__Your task__:
Find every line in the records below that contains the word "shown", and copy each such line.

__Records for the exercise__:
· · · · · · ·

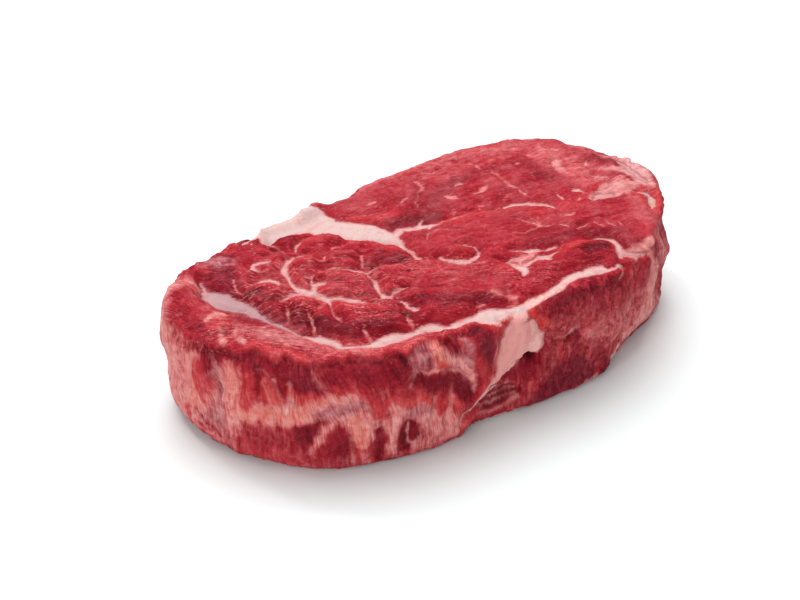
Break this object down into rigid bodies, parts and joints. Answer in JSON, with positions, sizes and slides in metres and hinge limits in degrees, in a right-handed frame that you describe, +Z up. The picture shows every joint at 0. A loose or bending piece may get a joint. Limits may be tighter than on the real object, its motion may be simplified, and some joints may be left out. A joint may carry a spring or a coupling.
{
  "type": "raw beef steak",
  "caption": "Thick boneless slice of raw beef lying on its cut face, with domed muscles, sunken fat seams, a soft rounded rim and a folded, swelling side wall.",
  "frame": {"origin": "on the resting plane, under the middle of the bounding box", "axes": "+Z up out of the upper cut face, +X along the length towards the narrow end, +Y towards the far side"},
  "size_m": [0.156, 0.0852, 0.0378],
  "materials": {
    "meat": null
  },
  "bodies": {
    "root": {"steak": "meat"}
  },
  "joints": []
}
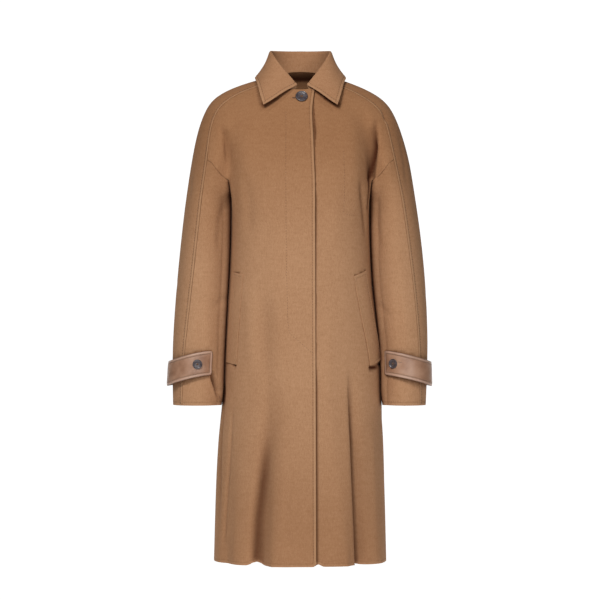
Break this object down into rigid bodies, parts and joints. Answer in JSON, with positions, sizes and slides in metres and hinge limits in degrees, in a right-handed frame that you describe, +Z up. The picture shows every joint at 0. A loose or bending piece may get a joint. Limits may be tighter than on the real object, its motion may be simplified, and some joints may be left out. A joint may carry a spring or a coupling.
{
  "type": "wool overcoat",
  "caption": "Knee-length wool overcoat with raglan sleeves, hidden front fastening, slant welt pockets and leather cuff straps, hollow as worn.",
  "frame": {"origin": "middle of the neck opening, level with the tops of the shoulders, where the wearer's neck and shoulders carry the coat", "axes": "+Z up along the coat's length, the front faces -Y, +X is the wearer's left"},
  "size_m": [0.5579, 0.3385, 1.0869],
  "materials": {
    "wool": "camel wool with a short brushed nap",
    "strap_leather": "tan leather, soft sheen, edge stitched",
    "horn": "dark grey-brown horn, satin"
  },
  "bodies": {
    "root": {"front_right": "wool", "front_left": "wool", "back": "wool", "sleeve_upper_right": "wool", "sleeve_upper_left": "wool", "sleeve_under_right": "wool", "sleeve_under_left": "wool", "collar": "wool", "pocket_welt_right": "wool", "pocket_welt_left": "wool", "cuff_strap_right": "strap_leather", "cuff_strap_left": "strap_leather", "button_neck": "horn", "button_cuff_right": "horn", "button_cuff_left": "horn"}
  },
  "joints": []
}
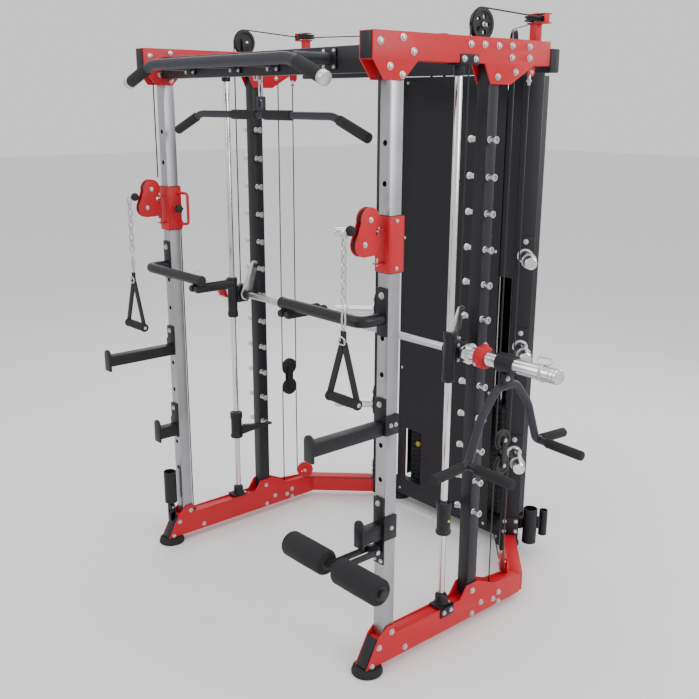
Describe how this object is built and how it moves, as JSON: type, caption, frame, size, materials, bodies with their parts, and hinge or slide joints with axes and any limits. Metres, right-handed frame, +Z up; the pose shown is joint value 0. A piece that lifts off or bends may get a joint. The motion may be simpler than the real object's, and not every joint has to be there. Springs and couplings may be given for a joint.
{
  "type": "smith machine",
  "caption": "All-in-one smith machine: red and black rack with guided bar on chrome rods, swivelling cable trolleys, weight-stack tower, pull-up bar, spotter arms and storage horns.",
  "frame": {"origin": "on the floor, under the middle of the machine's bounding box", "axes": "+Z up, -Y the open front where the user stands, +X the side with the leg rollers"},
  "size_m": [2.152, 1.506, 2.1905],
  "materials": {
    "red_paint": "semi-gloss red powder coat",
    "black_paint": "satin blue-black powder coat",
    "bright_steel": "brushed, clear coated",
    "chrome": "polished",
    "iron": "painted cast plates",
    "textured_grip": "textured grey-black coat with rubber grips",
    "rubber": "matt",
    "black_plastic": "moulded nylon",
    "cable_jacket": "nylon-coated steel cable"
  },
  "bodies": {
    "machine_frame": {"left_front_upright": "bright_steel", "left_rear_upright": "black_paint", "left_base_beam": "red_paint", "left_top_beam": "red_paint", "left_guide_rod": "chrome", "left_dip_handle": "black_paint", "left_spotter_arm": "black_paint", "left_j_cup": "black_paint", "left_column_cable": "cable_jacket", "left_return_cable": "cable_jacket", "left_upper_loop": "cable_jacket", "left_lower_loop": "cable_jacket", "left_smith_cable": "cable_jacket", "left_counter_cable": "cable_jacket", "right_front_upright": "bright_steel", "right_rear_upright": "black_paint", "right_base_beam": "red_paint", "right_top_beam": "red_paint", "right_guide_rod": "chrome", "right_dip_handle": "black_paint", "right_spotter_arm": "black_paint", "right_j_cup": "black_paint", "right_column_cable": "cable_jacket", "right_return_cable": "cable_jacket", "right_upper_loop": "cable_jacket", "right_lower_loop": "cable_jacket", "right_smith_cable": "cable_jacket", "right_counter_cable": "cable_jacket", "front_crossbeam": "black_paint", "tower_frame": "black_paint", "bar_holder": "black_paint", "front_shroud": "black_paint", "rear_shroud": "black_paint", "pull_up_bar": "textured_grip"},
    "smith_carriages": {"left_carriage": "black_paint", "right_carriage": "black_paint"},
    "smith_bar_body": {"smith_bar": "chrome"},
    "row_handle_body": {"row_handle": "textured_grip"},
    "lat_bar_body": {"lat_bar": "textured_grip"},
    "roller_arm_body": {"roller_arm": "black_paint"},
    "inner_roller_body": {"inner_foam_roller": "rubber"},
    "outer_roller_body": {"outer_foam_roller": "rubber"},
    "landmine_body": {"landmine_tube": "black_paint"},
    "left_safety_stop_body": {"left_safety_stop": "black_paint"},
    "left_trolley_body": {"left_trolley": "red_paint"},
    "left_swivel_bracket_body": {"left_swivel_bracket": "red_paint"},
    "left_pull_handle_body": {"left_pull_handle": "rubber"},
    "left_floating_block_body": {"left_floating_block": "black_paint"},
    "left_weight_stack_body": {"left_weight_stack": "iron"},
    "left_crown_pulley_body": {"left_crown_pulley": "black_plastic"},
    "left_turn_pulley_body": {"left_turn_pulley": "black_plastic"},
    "right_safety_stop_body": {"right_safety_stop": "black_paint"},
    "right_trolley_body": {"right_trolley": "red_paint"},
    "right_swivel_bracket_body": {"right_swivel_bracket": "red_paint"},
    "right_pull_handle_body": {"right_pull_handle": "rubber"},
    "right_floating_block_body": {"right_floating_block": "black_paint"},
    "right_weight_stack_body": {"right_weight_stack": "iron"},
    "right_crown_pulley_body": {"right_crown_pulley": "black_plastic"},
    "right_turn_pulley_body": {"right_turn_pulley": "black_plastic"}
  },
  "joints": [
    {"name": "smith_travel", "type": "slide", "parent": "machine_frame", "child": "smith_carriages", "axis": [0, 0, 1], "range_m": [-0.36, 0.6], "deforming": ["left_smith_cable", "right_smith_cable"]},
    {"name": "smith_bar_turn", "type": "hinge", "parent": "smith_carriages", "child": "smith_bar_body", "pos_m": [0, -0.089, 1.08], "axis": [1, 0, 0], "range_deg": [-16, 50]},
    {"name": "row_handle_swing", "type": "hinge", "parent": "smith_bar_body", "child": "row_handle_body", "pos_m": [0.866, -0.089, 1.08], "axis": [1, 0, 0], "range_deg": [-35, 35]},
    {"name": "lat_bar_swing", "type": "hinge", "parent": "machine_frame", "child": "lat_bar_body", "pos_m": [0, -0.429, 1.979], "axis": [1, 0, 0], "range_deg": [-40, 40]},
    {"name": "roller_arm_tilt", "type": "hinge", "parent": "machine_frame", "child": "roller_arm_body", "pos_m": [0.65, -0.479, 0.456], "axis": [1, 0, 0], "range_deg": [-8, 60]},
    {"name": "inner_roller_spin", "type": "hinge", "parent": "roller_arm_body", "child": "inner_roller_body", "pos_m": [0.5225, -0.652, 0.456], "axis": [1, 0, 0], "continuous": true},
    {"name": "outer_roller_spin", "type": "hinge", "parent": "roller_arm_body", "child": "outer_roller_body", "pos_m": [0.7775, -0.652, 0.456], "axis": [1, 0, 0], "continuous": true},
    {"name": "landmine_tilt", "type": "hinge", "parent": "machine_frame", "child": "landmine_body", "pos_m": [-0.66, -0.4875, 0.16], "axis": [1, 0, 0], "range_deg": [0, 80]},
    {"name": "left_stop_travel", "type": "slide", "parent": "machine_frame", "child": "left_safety_stop_body", "axis": [0, 0, 1], "range_m": [-0.24, 0.36]},
    {"name": "left_trolley_travel", "type": "slide", "parent": "machine_frame", "child": "left_trolley_body", "axis": [0, 0, 1], "range_m": [0, 0.36], "deforming": ["left_column_cable", "left_return_cable"]},
    {"name": "left_swivel", "type": "hinge", "parent": "left_trolley_body", "child": "left_swivel_bracket_body", "pos_m": [-0.65, -0.475, 1.48], "axis": [0, 0, 1], "range_deg": [-40, 40]},
    {"name": "left_handle_swing", "type": "hinge", "parent": "left_swivel_bracket_body", "child": "left_pull_handle_body", "pos_m": [-0.65, -0.611, 1.533], "axis": [1, 0, 0], "range_deg": [-60, 4]},
    {"name": "left_stack_lift", "type": "slide", "parent": "machine_frame", "child": "left_weight_stack_body", "axis": [0, 0, 1], "range_m": [0, 1]},
    {"name": "left_block_lift", "type": "slide", "parent": "machine_frame", "child": "left_floating_block_body", "axis": [0, 0, 1], "range_m": [0, 0.5], "deforming": ["left_upper_loop", "left_lower_loop"]},
    {"name": "left_crown_spin", "type": "hinge", "parent": "machine_frame", "child": "left_crown_pulley_body", "pos_m": [-0.65, -0.037, 2.137], "axis": [1, 0, 0], "range_deg": [-676, 406]},
    {"name": "left_turn_spin", "type": "hinge", "parent": "machine_frame", "child": "left_turn_pulley_body", "pos_m": [-0.623, 0.271, 2.172], "axis": [0, 0, 1], "range_deg": [-801, 480]},
    {"name": "right_stop_travel", "type": "slide", "parent": "machine_frame", "child": "right_safety_stop_body", "axis": [0, 0, 1], "range_m": [-0.24, 0.36]},
    {"name": "right_trolley_travel", "type": "slide", "parent": "machine_frame", "child": "right_trolley_body", "axis": [0, 0, 1], "range_m": [0, 0.36], "deforming": ["right_column_cable", "right_return_cable"]},
    {"name": "right_swivel", "type": "hinge", "parent": "right_trolley_body", "child": "right_swivel_bracket_body", "pos_m": [0.65, -0.475, 1.48], "axis": [0, 0, 1], "range_deg": [-40, 40]},
    {"name": "right_handle_swing", "type": "hinge", "parent": "right_swivel_bracket_body", "child": "right_pull_handle_body", "pos_m": [0.65, -0.611, 1.533], "axis": [1, 0, 0], "range_deg": [-60, 4]},
    {"name": "right_stack_lift", "type": "slide", "parent": "machine_frame", "child": "right_weight_stack_body", "axis": [0, 0, 1], "range_m": [0, 1]},
    {"name": "right_block_lift", "type": "slide", "parent": "machine_frame", "child": "right_floating_block_body", "axis": [0, 0, 1], "range_m": [0, 0.5], "deforming": ["right_upper_loop", "right_lower_loop"]},
    {"name": "right_crown_spin", "type": "hinge", "parent": "machine_frame", "child": "right_crown_pulley_body", "pos_m": [0.65, -0.037, 2.137], "axis": [1, 0, 0], "range_deg": [-676, 406]},
    {"name": "right_turn_spin", "type": "hinge", "parent": "machine_frame", "child": "right_turn_pulley_body", "pos_m": [0.623, 0.271, 2.172], "axis": [0, 0, 1], "range_deg": [-480, 801]}
  ],
  "couplings": [
    {"joint": "left_block_lift", "follows": "left_stack_lift", "ratio": 0.5},
    {"joint": "left_crown_spin", "follows": "smith_travel", "rad_per_m": -19.608},
    {"joint": "left_turn_spin", "follows": "smith_travel", "rad_per_m": -23.256},
    {"joint": "right_block_lift", "follows": "right_stack_lift", "ratio": 0.5},
    {"joint": "right_crown_spin", "follows": "smith_travel", "rad_per_m": -19.608},
    {"joint": "right_turn_spin", "follows": "smith_travel", "rad_per_m": 23.256}
  ]
}
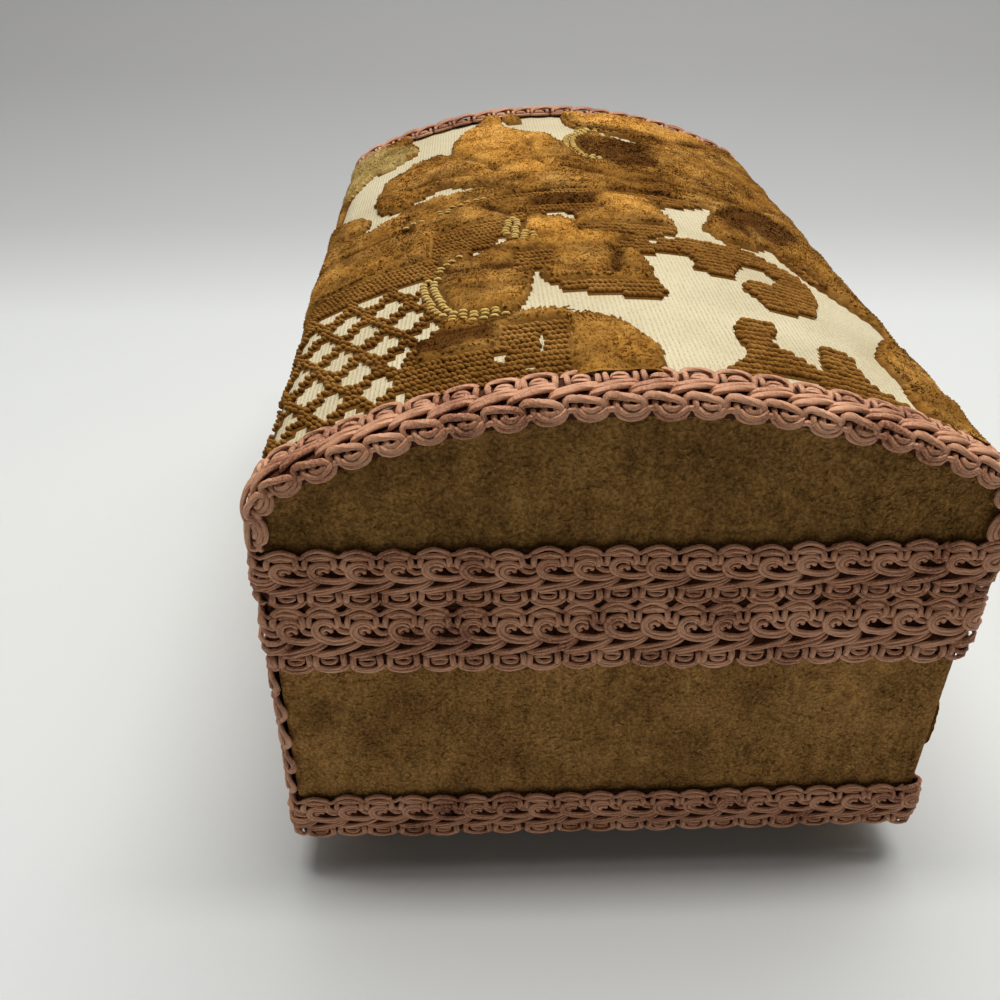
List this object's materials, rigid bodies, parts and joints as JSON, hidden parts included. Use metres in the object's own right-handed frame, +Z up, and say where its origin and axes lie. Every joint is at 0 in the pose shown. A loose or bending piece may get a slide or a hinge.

· · · · · · ·

__Response to the task__:
Describe how this object is built and how it moves, as JSON: type, caption, frame, size, materials, bodies with their parts, and hinge or slide joints with axes and any limits. Metres, right-handed frame, +Z up; the pose shown is joint value 0. A piece that lifts off or bends may get a joint. The motion may be simpler than the real object's, and not every joint has to be there. Springs and couplings may be given for a joint.
List this object's materials, rigid bodies, parts and joints as JSON, hidden parts included. Use metres in the object's own right-handed frame, +Z up, and say where its origin and axes lie. Every joint is at 0 in the pose shown. A loose or bending piece may get a slide or a hinge.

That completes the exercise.